Die Arbeitsbelastung wuchs, die Bedeutung auch. Mit spektakulären Fällen wie Raser-, Hells-Angelsoder Diesel-Verfahren stiehlt der Bundesgerichtshof selbst dem Bundesverfassungsgericht
zuweilen die Schau. „Der BGH hat sich zu einer hoch anerkannten Instanz entwickelt“, sagt Präsidentin Limperg. Auch in Europa – wenngleich der BGH häufig Entscheidungen des Europäischen Gerichtshofs berücksichtigen muss. Neben der Klärung von Grundsatzfragen, der Wahrung einer einheitlichen Rechtsordnung und der Fortentwicklung des Rechts sieht Limperg eine weitere wichtige Aufgabe des BGH: Das Vertrauen in den Rechtsstaat stärken.
Das Gericht bemüht sich mit klaren Urteilen und geführten Besuchen um Transparenz. Doch die RAF-Zeiten und die Ermordung von
Generalbundesanwalt Siegfried Buback am 7. April 1977 haben Spuren hinterlassen. Zwar erscheint der BGH seit dem Umzug der Bundesanwaltschaft in ein neues Gebäude im Jahr 1998 etwas weniger martialisch. Stark gesichert und abgeschottet ist das Areal aber nach wie vor.

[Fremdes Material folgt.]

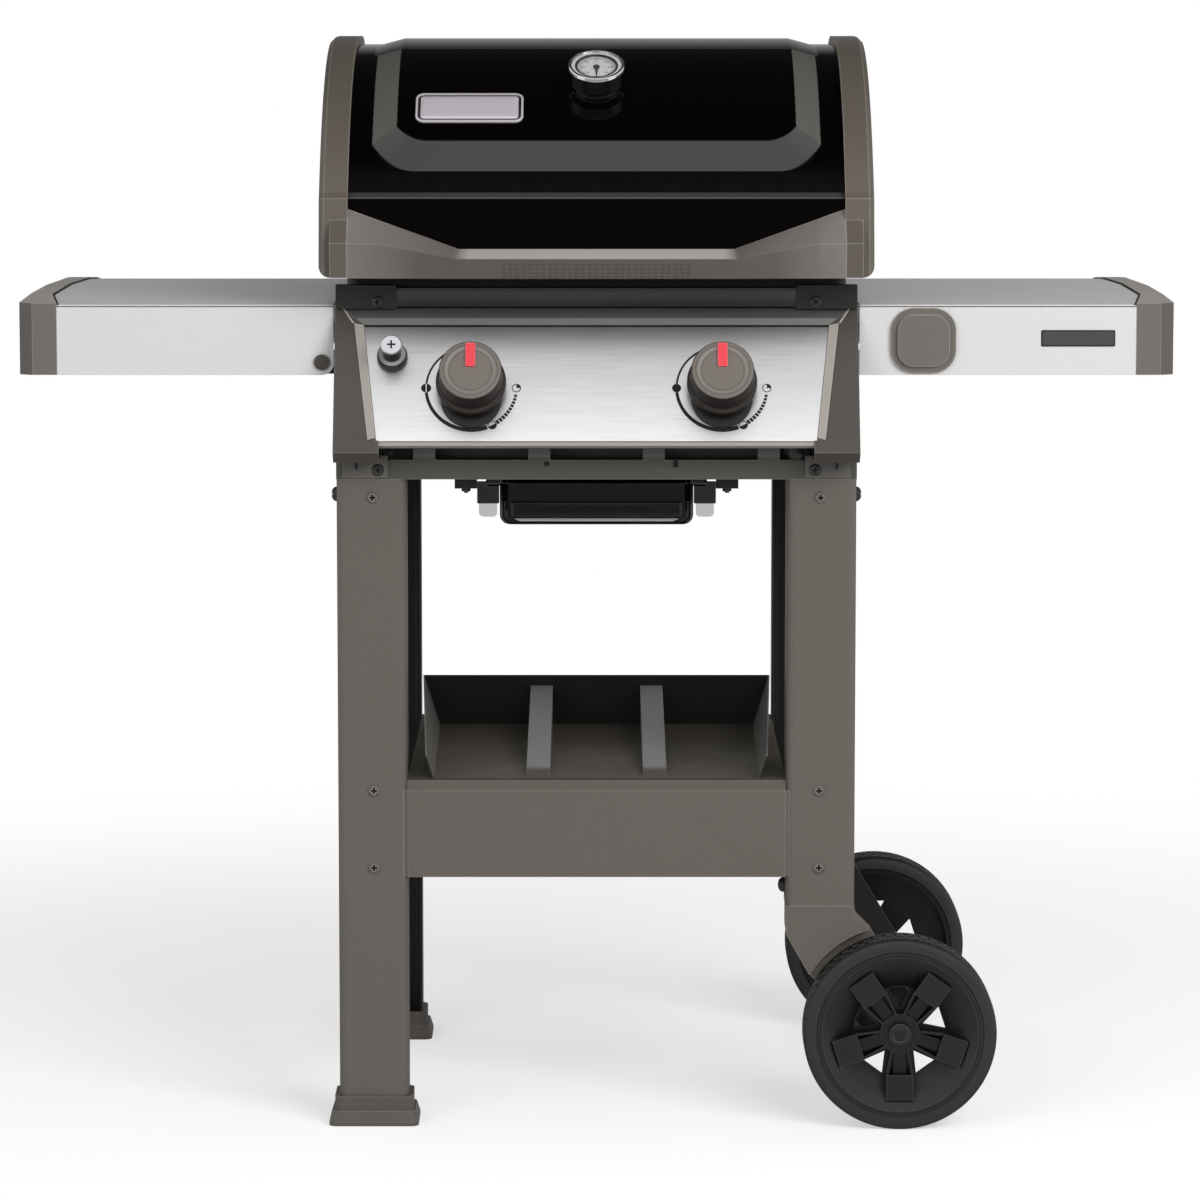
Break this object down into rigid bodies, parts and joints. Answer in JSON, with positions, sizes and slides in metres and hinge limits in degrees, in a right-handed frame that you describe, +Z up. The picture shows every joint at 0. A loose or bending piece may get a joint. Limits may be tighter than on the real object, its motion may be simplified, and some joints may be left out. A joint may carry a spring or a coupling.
{
  "type": "gas barbecue grill",
  "caption": "Gas barbecue grill: hinged domed lid with thermometer over a firebox, sloped control panel, folding side tables, open cart with shelf and wheels.",
  "frame": {"origin": "on the ground under the middle of the whole grill", "axes": "+X to the cook's right along the length, -Y to the front where the cook stands, +Z up"},
  "size_m": [1.219, 0.6221, 1.147],
  "materials": {
    "cart_paint": "satin taupe powder coat",
    "foot_plastic": "moulded taupe, fine texture",
    "zinc_steel": "zinc-plated",
    "tyre_rubber": "moulded tread",
    "rim_plastic": "moulded, fine texture",
    "firebox_paint": "cast, high-heat black paint",
    "grate_iron": "porcelain-coated",
    "burner_steel": "heat-tinted stainless",
    "valve_brass": "machined",
    "panel_steel": "brushed stainless sheet",
    "panel_plastic": "moulded taupe, fine texture",
    "knob_plastic": "moulded taupe, satin",
    "pointer_red": "gloss",
    "chrome": "polished",
    "dial_face": "printed",
    "clear_lens": "clear",
    "tray_steel": "black enamel",
    "tab_plastic": "moulded light grey",
    "foil": "thin foil",
    "table_paint": "light grey powder coat",
    "table_cap_plastic": "moulded taupe, fine texture",
    "cover_plastic": "moulded taupe, satin",
    "lid_enamel": "gloss black porcelain enamel",
    "lid_cast_paint": "cast, taupe powder coat",
    "handle_plastic": "satin moulding"
  },
  "bodies": {
    "cart": {"axle": "zinc_steel", "bottom_shelf": "cart_paint", "brace_front": "cart_paint", "brace_rear": "cart_paint", "burners": "burner_steel", "cart_screws": "zinc_steel", "control_bezels": "panel_plastic", "control_panel": "panel_steel", "corner_brackets": "cart_paint", "cross_rails": "cart_paint", "feet": "foot_plastic", "firebox": "firebox_paint", "grate_left": "grate_iron", "grate_right": "grate_iron", "heat_bars": "burner_steel", "hinge_brackets": "zinc_steel", "leg_front_left": "cart_paint", "leg_front_right": "cart_paint", "leg_rear_left": "cart_paint", "leg_rear_right": "cart_paint", "manifold": "zinc_steel", "panel_end_left": "panel_plastic", "panel_end_right": "panel_plastic", "panel_top": "panel_plastic", "side_rails": "cart_paint", "socket_cover": "cover_plastic", "table_cap_right": "table_cap_plastic", "table_frame_right": "table_paint", "table_mounts": "cart_paint", "table_pivots": "zinc_steel", "table_right": "table_paint", "tray_clips": "tab_plastic", "tray_rails": "tray_steel", "valves": "valve_brass", "wheel_bracket_front": "cart_paint", "wheel_bracket_rear": "cart_paint"},
    "lid": {"lid_shell": "lid_enamel", "lid_handle": "handle_plastic", "lid_cap_left": "lid_cast_paint", "lid_cap_right": "lid_cast_paint", "thermometer_case": "chrome", "thermometer_dial": "dial_face", "thermometer_lens": "clear_lens"},
    "thermometer_pointer": {"thermometer_pointer": "pointer_red"},
    "drip_tray": {"drip_tray": "tray_steel", "catch_pan": "foil"},
    "left_table": {"table_left": "table_paint", "table_cap_left": "table_cap_plastic", "table_frame_left": "table_paint"},
    "front_wheel": {"rim_front": "rim_plastic", "tyre_front": "tyre_rubber"},
    "rear_wheel": {"rim_rear": "rim_plastic", "tyre_rear": "tyre_rubber"},
    "left_stem": {"valve_stem_left": "zinc_steel"},
    "right_stem": {"valve_stem_right": "zinc_steel"},
    "left_knob": {"knob_left": "knob_plastic", "knob_pointer_left": "pointer_red"},
    "right_knob": {"knob_right": "knob_plastic", "knob_pointer_right": "pointer_red"},
    "igniter": {"igniter_button": "chrome"}
  },
  "joints": [
    {"name": "lid_hinge", "type": "hinge", "parent": "cart", "child": "lid", "pos_m": [0, 0.27, 0.895], "axis": [-1, 0, 0], "range_deg": [0, 88]},
    {"name": "pointer_turn", "type": "hinge", "parent": "lid", "child": "thermometer_pointer", "pos_m": [0, -0.14328, 1.09615], "axis": [0, 0.515, -0.8572], "range_deg": [0, 270]},
    {"name": "drip_tray_slide", "type": "slide", "parent": "cart", "child": "drip_tray", "axis": [0, -1, 0], "range_m": [0, 0.28]},
    {"name": "left_table_fold", "type": "hinge", "parent": "cart", "child": "left_table", "pos_m": [-0.288, 0, 0.811], "axis": [0, -1, 0], "range_deg": [0, 90]},
    {"name": "front_wheel_turn", "type": "hinge", "parent": "cart", "child": "front_wheel", "pos_m": [0.3209, -0.2345, 0.1025], "axis": [0, 1, 0], "continuous": true},
    {"name": "rear_wheel_turn", "type": "hinge", "parent": "cart", "child": "rear_wheel", "pos_m": [0.3209, 0.2835, 0.1025], "axis": [0, 1, 0], "continuous": true},
    {"name": "left_valve_turn", "type": "hinge", "parent": "cart", "child": "left_stem", "pos_m": [-0.1304, -0.25276, 0.78696], "axis": [0, -0.891, 0.454], "range_deg": [0, 270]},
    {"name": "right_valve_turn", "type": "hinge", "parent": "cart", "child": "right_stem", "pos_m": [0.1304, -0.25276, 0.78696], "axis": [0, -0.891, 0.454], "range_deg": [0, 270]},
    {"name": "left_knob_push", "type": "slide", "parent": "left_stem", "child": "left_knob", "axis": [0, 0.891, -0.454], "range_m": [0, 0.003], "stiffness_N_per_m": 600, "springref_m": -0.001},
    {"name": "right_knob_push", "type": "slide", "parent": "right_stem", "child": "right_knob", "axis": [0, 0.891, -0.454], "range_m": [0, 0.003], "stiffness_N_per_m": 600, "springref_m": -0.001},
    {"name": "igniter_push", "type": "slide", "parent": "cart", "child": "igniter", "axis": [0, 0.891, -0.454], "range_m": [0, 0.005], "stiffness_N_per_m": 400, "springref_m": -0.001}
  ]
}
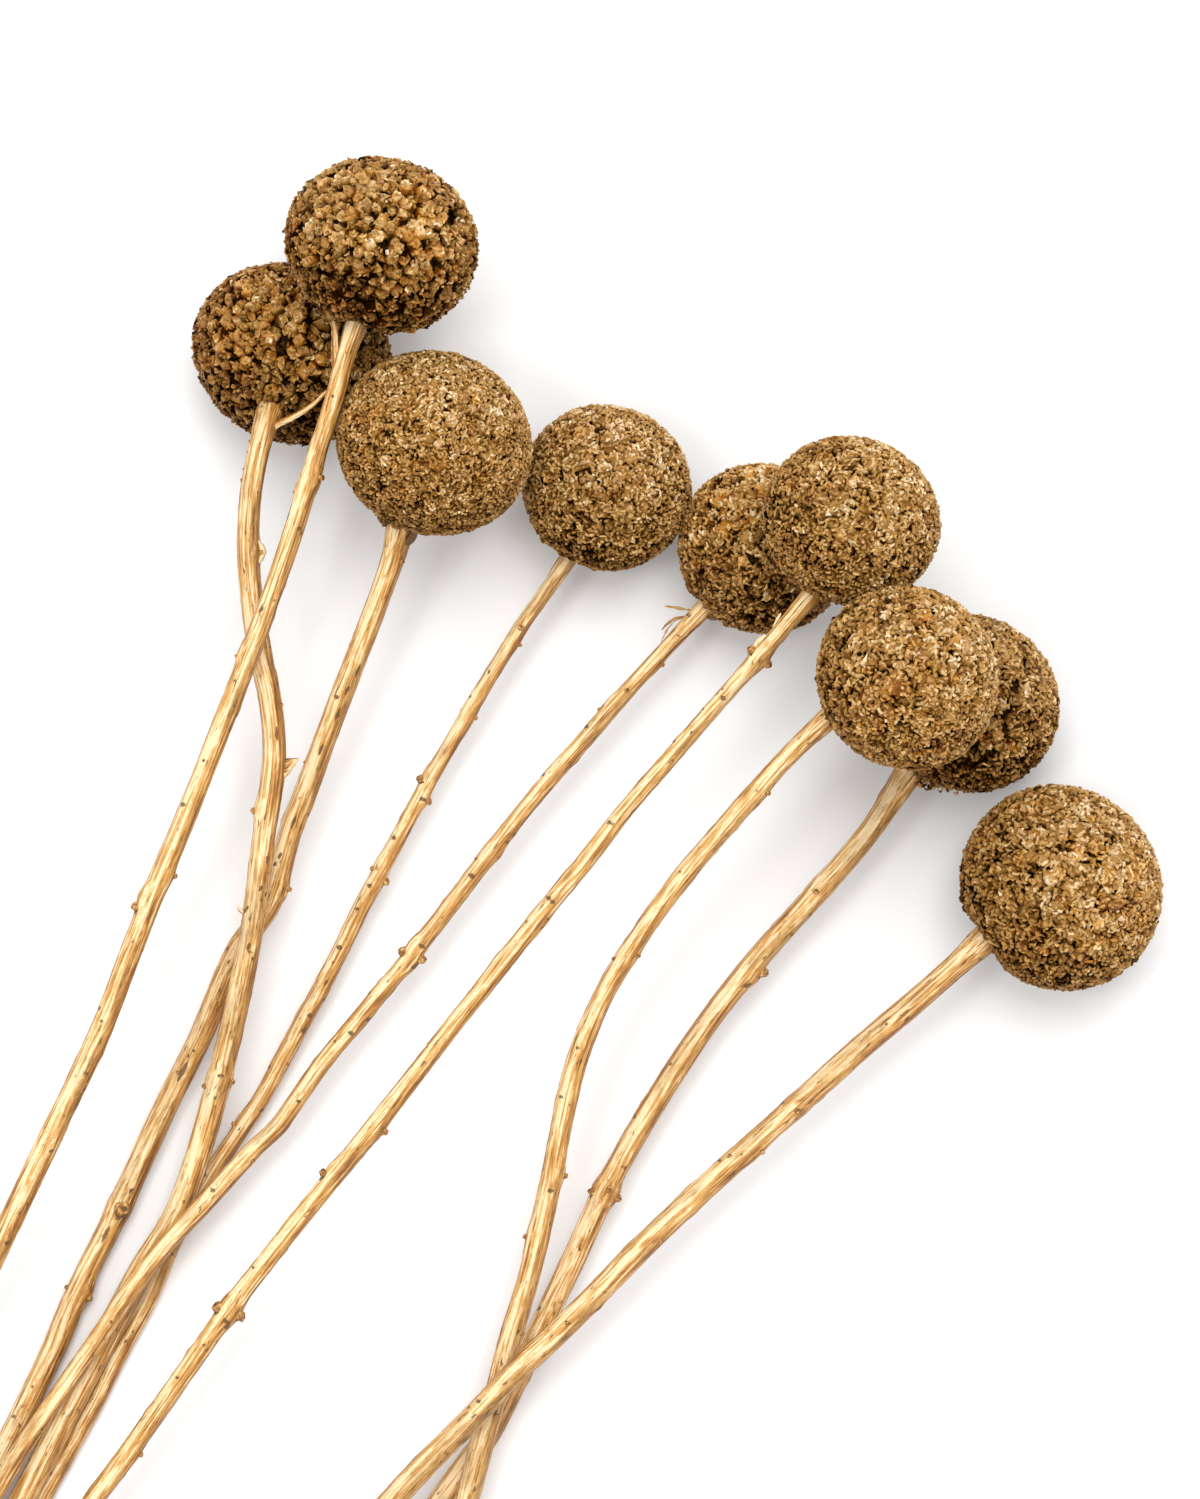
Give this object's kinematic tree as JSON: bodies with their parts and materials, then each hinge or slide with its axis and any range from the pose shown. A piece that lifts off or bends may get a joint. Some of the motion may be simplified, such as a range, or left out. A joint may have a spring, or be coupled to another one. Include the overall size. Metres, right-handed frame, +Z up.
{
  "type": "bunch of dried craspedia",
  "caption": "Loose bunch of dried craspedia lying down: round heads of packed florets on long stiff straw-coloured stems that cross one another",
  "frame": {"origin": "middle of the bunch's footprint, on the surface it lies on", "axes": "+Z up, +Y from the cut ends of the stems towards the heads, +X to the right as seen from above"},
  "size_m": [0.2731, 0.3471, 0.0573],
  "materials": {
    "dried_florets": "matte",
    "dried_stem": "satin"
  },
  "bodies": {
    "root": {"head_1": "dried_florets", "head_2": "dried_florets", "head_3": "dried_florets", "head_4": "dried_florets", "head_5": "dried_florets", "head_6": "dried_florets", "head_7": "dried_florets", "head_8": "dried_florets", "head_9": "dried_florets", "stem_1": "dried_stem", "stem_2": "dried_stem", "stem_3": "dried_stem", "stem_4": "dried_stem", "stem_5": "dried_stem", "stem_6": "dried_stem", "stem_7": "dried_stem", "stem_8": "dried_stem", "stem_9": "dried_stem"}
  },
  "joints": []
}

Und Generalbundesanwalt Peter
Frank ist ein paar Straßen weiter mit seinen 300 Mitarbeitern – darunter 110 Bundesanwälte – nun ganz hinter uneinsichtigen dicken Mauern verschanzt.
Schließlich verfolgt der oberste Ankläger der Republik terroristische Straftaten von Rechten, Linken sowie Islamisten. Neben Spionagesachen ermittelt er auch Völkerrechtsverbrechen in Ruanda und Syrien. Für den Generalbundesanwalt ist der 70. Jahrestag seiner Behörde untrennbar mit dem Jubiläum des Grundgesetzes verbunden: „Es ist das Fundament unserer freiheitlichen demokratischen Grundordnung. Sie ermöglicht es uns, jeden Tag aufs Neue in Freiheit zu leben. Wir verteidigen diese Freiheit, den Rechtsstaat und die Demokratie.“
Die Arbeit des obersten Terrorermittlers sowie des höchsten Zivilund Strafgerichts beleuchtete zum Jubiläum der SWR-Life-Talk im BGH näher. ARD-Rechtsexperte Frank Bräutigam sprach dabei mit BGHPräsidentin Limperg und Generalbundesanwalt Frank auch darüber, inwiefern Urteile aus Karlsruhe den Alltag der Menschen beeinflussen und inwieweit die Justiz im Internetzeitalter sich jungen Menschen öffnen muss. Gerade die sollen wissen: „Wir sitzen nicht im Elfenbeinturm, sondern stehen im Leben“, betont die BGH-Präsidentin.